Injections are coming in "faster than in years' past, with this week's build 20% higher than the five-year average and 19% ahead of last year; on a weather adjusted basis the market continues to be 3 Bcf/d oversupplied,” the TPH team said.

"Focusing on regional storage, inventories in the East region now sit only 3% below the five-year average, while in the Mountain region, inventories remain outside of the five-year range (31% below the five-year average).”

TPH noted that U.S. liquefied natural gas (LNG) feed gas demand remained strong this week, with volumes averaging 5.8 Bcf/d "amid growing concerns around weakening LNG demand out of Europe.” TPH’s preliminary modeling for next week’s storage report is showing a 107 Bcf build, "in line with the five-year average for the week, which typically represents trough demand for the year."

This week’s injection implies the market was 5.3 Bcf/d looser than last year adjusting for weather, and the market has averaged 2.7 Bcf/d looser over the past four weeks, according to analysts with Raymond James & Associates.

Genscape Inc. viewed the figure as about 6.0 Bcf/d loose versus the five-year average when compared to degree days and normal seasonality.

Analysts with Jefferies LLC observed that injections have continued to run above average but were only around 18% above average in May compared to around 141% larger than average in April.

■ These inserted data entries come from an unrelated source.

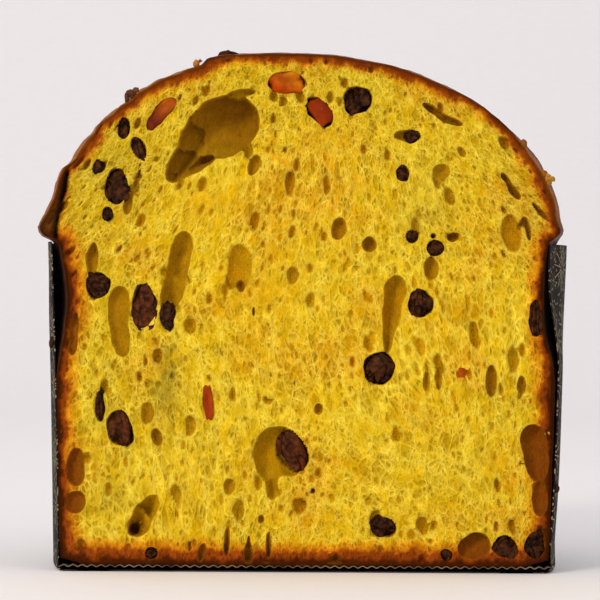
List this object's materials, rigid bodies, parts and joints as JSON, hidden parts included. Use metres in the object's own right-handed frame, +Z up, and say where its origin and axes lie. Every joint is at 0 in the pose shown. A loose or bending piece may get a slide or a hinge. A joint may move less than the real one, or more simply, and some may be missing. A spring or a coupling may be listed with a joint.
{
  "type": "panettone",
  "caption": "Tall domed sweet bread with raisins and candied peel, cut upright to show its open crumb, in a dark paper baking mould.",
  "frame": {"origin": "middle of the whole mould's underside, where the round mould's axis meets the surface that it stands on", "axes": "+Z up along the mould's axis; the cut face looks along -Y, 22 mm in front of the axis; +X to the right as the cut face is seen"},
  "size_m": [0.1734, 0.1081, 0.1683],
  "materials": {
    "baked_bread": "open soft crumb behind a thin deep brown crust, satin where the crust was brushed",
    "dark_baking_paper": "dark brown coated paper with a pale gold print of stars and dots",
    "fluted_baking_paper": "uncoated fluted paper with pale cut edges",
    "raisin_skin": "wrinkled, half glossy",
    "candied_peel": "translucent, sugary gloss"
  },
  "bodies": {
    "root": {"loaf": "baked_bread", "mould_base_disc": "dark_baking_paper", "mould_fluted_disc": "fluted_baking_paper", "mould_side_band": "dark_baking_paper", "peel_low_left": "candied_peel", "peel_low_right": "candied_peel", "peel_peak_long": "candied_peel", "peel_peak_square": "candied_peel", "peel_upper_left": "candied_peel", "raisin_base_left": "raisin_skin", "raisin_base_right": "raisin_skin", "raisin_centre_low": "raisin_skin", "raisin_centre_right": "raisin_skin", "raisin_corner_right": "raisin_skin", "raisin_crown": "raisin_skin", "raisin_dome_left": "raisin_skin", "raisin_dome_left_edge": "raisin_skin", "raisin_dome_right": "raisin_skin", "raisin_dome_right_high": "raisin_skin", "raisin_edge_right": "raisin_skin", "raisin_foot_centre": "raisin_skin", "raisin_foot_right": "raisin_skin", "raisin_low_left": "raisin_skin", "raisin_low_left_thin": "raisin_skin", "raisin_middle_left": "raisin_skin", "raisin_middle_left_small": "raisin_skin", "raisin_middle_right": "raisin_skin", "raisin_peak": "raisin_skin", "raisin_shoulder_left": "raisin_skin", "raisin_side_left": "raisin_skin", "raisin_upper_left": "raisin_skin", "raisin_upper_left_small": "raisin_skin", "raisin_upper_right": "raisin_skin", "raisin_upper_right_small": "raisin_skin"}
  },
  "joints": []
}
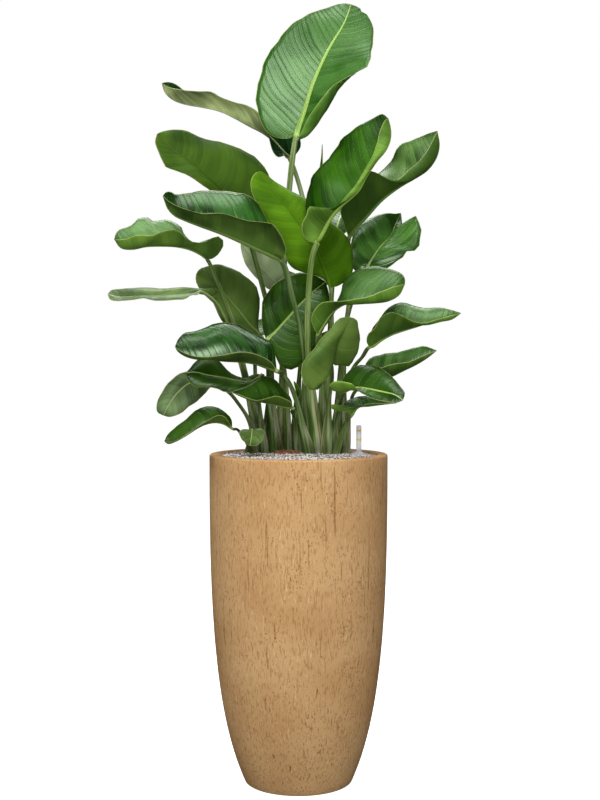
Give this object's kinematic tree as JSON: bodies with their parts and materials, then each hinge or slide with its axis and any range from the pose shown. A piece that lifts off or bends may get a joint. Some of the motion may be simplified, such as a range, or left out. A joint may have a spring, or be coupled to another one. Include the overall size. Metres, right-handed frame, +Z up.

In terms of balances, “May production has averaged around 87.1 Bcf/d, just ahead of April’s record production of 86.9 Bcf/d,” according to the Jefferies team. “Production is up 7.0 Bcf/d year/year, the lowest year/year growth since November 2017. Haynesville production has continued its climb, averaging a new high of 11.4 Bcf/d thus far in May.

“Waha pricing is clearly still weighing on Permian production, which is down around 170 MMcf/d sequentially and at the lowest level since September 2018. Appalachia production, at 31.2 Bcf/d, is down slightly versus April at 31.3 Bcf/d.”

On the demand side, LNG feed gas flows have averaged 5.6 Bcf/d in May, up 2.6 Bcf/d year/year and topping the previous monthly record of 4.9 Bcf/d set in March, the Jefferies analysts said.

“Sabine Pass Trains 1-5, Corpus Christi and Cove Point all ran near capacity during the month,” analysts said. “Cameron flows ramped up to around 320 MMcf/d in May (about 500 MMcf/d over the last week), and initial flows started at Elba Island and Freeport.”

Fading Heat, Widespread Discounts

In the spot market, fading Southeast heat and generally comfortable temperatures across the Lower 48 contributed to widespread discounts on deals for weekend and Monday delivery.

“Recent record-breaking heat across the Southeast will ease through the weekend as upper high pressure weakens and shifts toward Texas,” NatGasWeather said Friday. “Much of the rest of the country will be quite comfortable with highs of upper 60s to 80s, although still with pockets of heavy showers.

In constrained West Texas, most locations posted hefty declines to drop firmly back into negative territory ahead of the weekend. El Paso Permian gave up 45.0 cents to average minus 47.0 cents.

Elsewhere, a number of locations across the eastern two thirds of the country posted discounts of a dime or more. In Appalachia, Dominion South slumped 10.5 cents to $2.100.

Scheduled maintenance on the Equitrans system upstream of the MarkWest Mobley processing plant in West Virginia could “significantly reduce receipts” starting Monday and continuing Wednesday, according to Genscape analyst Anthony Ferrara.

“Equitrans did not provide specific amounts as to how much gas will be restricted, but the impact will take place at Meter 24605,” which is associated with the Mobley facility, Ferrara said. This “will subsequently reduce operating pressures on the Equitrans Ohio Valley Connector (OVC) pipeline. With reduced pressures on the OVC line, Equitrans’ capability will be limited to deliver gas through the Plasma-OVC Compressor Station to Rover, Rockies Express and Texas Eastern (Tetco).

“Over the past seven days, receipts at Meter 24605 have averaged 534 MMcf/d and maxed at 543 MMcf/d, while flow through Plasma-OVC has averaged 625 MMcf/d and maxed at 665 MMcf/d.”

A force majeure event on May 19 affecting these two locations saw receipts at Meter 24605 drop by 400 MMcf/d and cut Plasma-OVC flows by 145 MMcf/d, Ferrara said.